Ready to tailor this to your situation in Bedford or nearby Southern New Hampshire towns? Let’s build your plan around real timelines, financing terms, and current inventory. Connect with the local team at Pat Clancey Realty for a personal market consultation and a bridge strategy that fits your goals.

FAQs

How do I decide if I can afford to buy first in Bedford?

  • Model a 3 to 6 month overlap with two mortgages and carrying costs, then ask a lender how a HELOC or bridge loan will count in your debt-to-income.

How long will my Bedford home take to sell and why does it matter?

  • Time on market varies by neighborhood and price range, so request a Comparative Market Analysis to set pricing and timing for your sell-first or buy-first plan.

How does a home sale contingency work when buying in Bedford?

  • Your purchase is contingent on selling your current home, which protects you but often weakens your offer, so be prepared for a kick-out clause or to improve other terms.

What is a rent-back and when should I use it?

  • A rent-back lets you stay in your home after closing for an agreed time and rent, which can ease a sell-first plan or allow same-day closings without rushing your move.

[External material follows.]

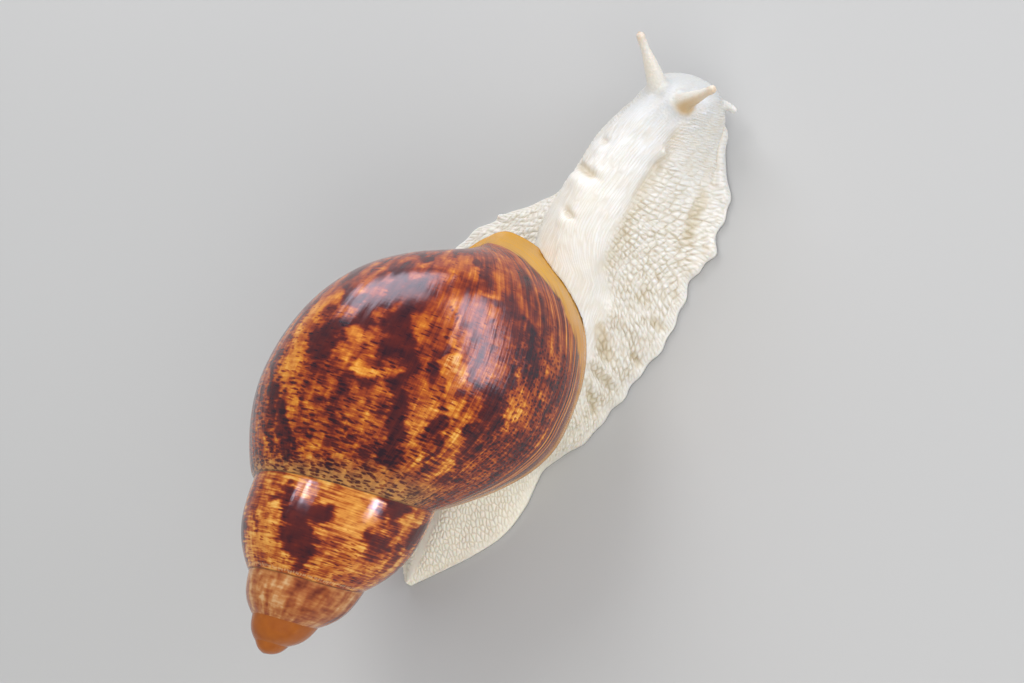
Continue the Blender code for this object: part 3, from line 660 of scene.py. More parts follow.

What taxes and fees should I expect when selling in Bedford, NH?

  • Expect property tax proration and standard closing and recording fees that vary by municipality, and consult your tax advisor regarding potential capital gains exclusions.

Will a bridge loan or HELOC hurt my ability to qualify for the next mortgage?

  • Temporary financing may affect debt-to-income calculations, so have your lender confirm how it will be treated and whether it must be paid off at or before your new closing.